Hazel has a pretty nasty case of the cancer, which miraculously didn’t kill her years ago but is going to get her eventually. At a lame cancer support group meeting she meets handsome cancer survivor Augustus Waters, and the story is off. And here we return to more familiar John Green territory. The book might be lacking a manic pixie dream girl, but in Augustus Waters we’ve got a fairly spot on example of a manic pixie dream boy.
Just like Margo and Alaska and the girl from an Abundance of Katherine’s not called Katherine, Augustus is quirky and free spirited and he has a slightly offbeat name. And like in all of those books he rescues Hazel from herself.
I wonder if John Green is capable of writing a book without a character of this type. In each of his books he bounces his straight main character off of this character's weirdness (even in Will Gayson, Will Grayson, with the role being filled by Tiny) and the plot is driven forward by them. Alaska’s accident is the focal point of Looking for Alaska, Margo’s breadcrumb trail is the backbone of Paper Towns and In The Fault in Our Stars Augustus uses his “wish” to get himself and Hazel to Amsterdam to meet the author of her favourite book.
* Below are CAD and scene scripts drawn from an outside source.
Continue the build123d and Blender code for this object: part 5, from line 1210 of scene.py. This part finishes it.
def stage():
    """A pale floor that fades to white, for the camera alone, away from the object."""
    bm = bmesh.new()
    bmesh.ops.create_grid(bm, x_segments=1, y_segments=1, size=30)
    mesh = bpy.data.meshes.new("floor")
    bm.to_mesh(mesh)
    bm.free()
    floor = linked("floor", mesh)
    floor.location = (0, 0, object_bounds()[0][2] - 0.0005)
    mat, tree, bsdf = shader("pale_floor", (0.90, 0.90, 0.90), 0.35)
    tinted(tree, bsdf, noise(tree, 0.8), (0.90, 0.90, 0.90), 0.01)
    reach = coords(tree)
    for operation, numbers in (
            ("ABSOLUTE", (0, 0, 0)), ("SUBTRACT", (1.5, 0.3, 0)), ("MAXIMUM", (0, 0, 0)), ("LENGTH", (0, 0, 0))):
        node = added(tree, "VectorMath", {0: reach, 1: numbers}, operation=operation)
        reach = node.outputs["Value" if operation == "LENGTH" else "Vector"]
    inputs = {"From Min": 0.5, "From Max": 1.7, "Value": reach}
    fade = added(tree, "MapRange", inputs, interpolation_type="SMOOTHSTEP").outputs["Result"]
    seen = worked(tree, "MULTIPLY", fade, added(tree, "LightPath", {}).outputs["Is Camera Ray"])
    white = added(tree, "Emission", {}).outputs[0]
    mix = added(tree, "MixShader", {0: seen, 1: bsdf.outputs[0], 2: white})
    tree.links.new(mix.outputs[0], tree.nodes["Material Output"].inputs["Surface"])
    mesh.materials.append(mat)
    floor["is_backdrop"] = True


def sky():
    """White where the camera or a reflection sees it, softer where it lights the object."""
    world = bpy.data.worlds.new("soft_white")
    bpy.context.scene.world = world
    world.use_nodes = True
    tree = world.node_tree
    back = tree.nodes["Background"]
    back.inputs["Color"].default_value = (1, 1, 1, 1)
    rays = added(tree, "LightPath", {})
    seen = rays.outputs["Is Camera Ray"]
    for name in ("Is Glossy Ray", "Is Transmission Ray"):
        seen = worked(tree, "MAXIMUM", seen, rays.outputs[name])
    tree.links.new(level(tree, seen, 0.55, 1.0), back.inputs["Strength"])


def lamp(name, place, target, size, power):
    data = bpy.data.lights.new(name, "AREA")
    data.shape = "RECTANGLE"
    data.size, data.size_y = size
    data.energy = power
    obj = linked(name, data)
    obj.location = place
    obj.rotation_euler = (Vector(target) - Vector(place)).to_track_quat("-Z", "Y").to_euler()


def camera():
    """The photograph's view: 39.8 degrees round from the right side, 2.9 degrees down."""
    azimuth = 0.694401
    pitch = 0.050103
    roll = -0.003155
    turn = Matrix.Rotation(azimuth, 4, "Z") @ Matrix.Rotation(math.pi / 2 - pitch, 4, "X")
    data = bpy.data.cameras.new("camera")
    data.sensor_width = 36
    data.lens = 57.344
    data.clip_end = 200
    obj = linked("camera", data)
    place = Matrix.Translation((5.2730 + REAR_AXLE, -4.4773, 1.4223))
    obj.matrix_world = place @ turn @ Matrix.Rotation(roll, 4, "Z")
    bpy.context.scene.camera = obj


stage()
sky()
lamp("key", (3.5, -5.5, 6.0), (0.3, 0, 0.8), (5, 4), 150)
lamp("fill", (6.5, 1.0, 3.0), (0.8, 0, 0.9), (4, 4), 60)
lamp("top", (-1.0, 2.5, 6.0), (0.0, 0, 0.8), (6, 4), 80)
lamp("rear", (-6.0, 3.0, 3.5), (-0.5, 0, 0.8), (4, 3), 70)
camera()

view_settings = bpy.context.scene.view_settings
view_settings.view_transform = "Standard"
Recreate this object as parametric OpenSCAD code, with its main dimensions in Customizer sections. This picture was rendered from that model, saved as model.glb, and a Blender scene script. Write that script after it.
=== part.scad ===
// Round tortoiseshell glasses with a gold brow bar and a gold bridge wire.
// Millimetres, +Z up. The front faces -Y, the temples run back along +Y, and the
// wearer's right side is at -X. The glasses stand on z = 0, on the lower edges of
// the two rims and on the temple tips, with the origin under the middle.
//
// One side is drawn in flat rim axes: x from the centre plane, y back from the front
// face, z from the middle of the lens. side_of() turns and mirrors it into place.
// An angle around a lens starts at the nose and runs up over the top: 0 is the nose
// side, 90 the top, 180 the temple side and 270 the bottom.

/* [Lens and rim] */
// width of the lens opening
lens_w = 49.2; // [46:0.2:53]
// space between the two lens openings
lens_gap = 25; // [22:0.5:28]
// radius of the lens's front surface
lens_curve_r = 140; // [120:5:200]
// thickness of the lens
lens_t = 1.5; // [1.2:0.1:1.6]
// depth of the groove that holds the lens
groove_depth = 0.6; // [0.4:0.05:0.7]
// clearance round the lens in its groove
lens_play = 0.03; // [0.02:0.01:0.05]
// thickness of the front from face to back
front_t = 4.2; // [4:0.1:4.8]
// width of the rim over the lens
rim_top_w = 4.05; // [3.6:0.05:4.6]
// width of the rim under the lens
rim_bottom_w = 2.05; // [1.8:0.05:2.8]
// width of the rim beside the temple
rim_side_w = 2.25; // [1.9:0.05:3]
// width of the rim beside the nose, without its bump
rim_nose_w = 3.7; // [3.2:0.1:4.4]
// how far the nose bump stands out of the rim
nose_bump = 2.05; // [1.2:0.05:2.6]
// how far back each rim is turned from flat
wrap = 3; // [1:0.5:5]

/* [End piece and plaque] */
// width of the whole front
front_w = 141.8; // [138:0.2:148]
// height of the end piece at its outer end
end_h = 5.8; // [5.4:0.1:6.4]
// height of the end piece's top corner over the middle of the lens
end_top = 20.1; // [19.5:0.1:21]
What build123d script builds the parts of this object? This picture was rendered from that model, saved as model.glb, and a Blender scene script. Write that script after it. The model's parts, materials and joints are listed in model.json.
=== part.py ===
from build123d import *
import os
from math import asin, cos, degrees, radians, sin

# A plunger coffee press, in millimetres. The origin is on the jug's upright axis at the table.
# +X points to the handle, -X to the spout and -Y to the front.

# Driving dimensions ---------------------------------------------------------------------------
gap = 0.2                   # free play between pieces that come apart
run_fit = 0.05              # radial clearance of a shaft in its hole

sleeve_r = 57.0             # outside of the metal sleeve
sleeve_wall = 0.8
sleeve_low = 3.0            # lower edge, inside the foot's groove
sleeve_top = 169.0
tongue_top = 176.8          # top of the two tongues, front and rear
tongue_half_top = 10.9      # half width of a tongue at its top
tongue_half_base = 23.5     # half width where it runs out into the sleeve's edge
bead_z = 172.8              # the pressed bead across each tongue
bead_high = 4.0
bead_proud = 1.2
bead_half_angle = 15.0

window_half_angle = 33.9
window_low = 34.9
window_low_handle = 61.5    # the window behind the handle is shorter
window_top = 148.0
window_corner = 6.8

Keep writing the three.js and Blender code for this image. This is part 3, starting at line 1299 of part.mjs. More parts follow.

This all must seem very critical, and if John Green was less of an author is would be. But John Green is not less of an author. He’s amazing. His books are funny and some of the most intelligent and thought provoking I have ever read. The way he weaves deep philosophical questions into his narratives never fails to delight me, and leave me staring off into the distance, deep in thought. And I can’t think of any other author who incorporates poetry into their work as well as he does.
I think The Fault in Our Stars might be his best yet. It a book about death and life and young love and books. Especially books. The importance of books in our lives, the disconnect between book and author, the question of who “owns” a book once it’s out there, the author or the reader, and the ways fiction can and can’t immortalize someone. I remember doing a class at uni on “the death of the author” and if this book had of been published then I would have been bringing it up every two seconds. It’s fantastic stuff, and I love the fact that John Green is exposing teenagers to these ideas.
I’m aware that this review is starting to get ridiculously long. I just want to say that I don’t have much experience with cancer, or of young people with cancer, but Green’s portrayal of it felt really authentic to me. Not too maudlin but not too light. It was a book in which the main character has cancer, but never feels like a book about cancer.
Ultimately this is a really good book. Really really good. Even if I did read the last few chapters sobbing like a baby. Green departed from his formula a little, if not entirely, and it’s left me excited to see what he does next.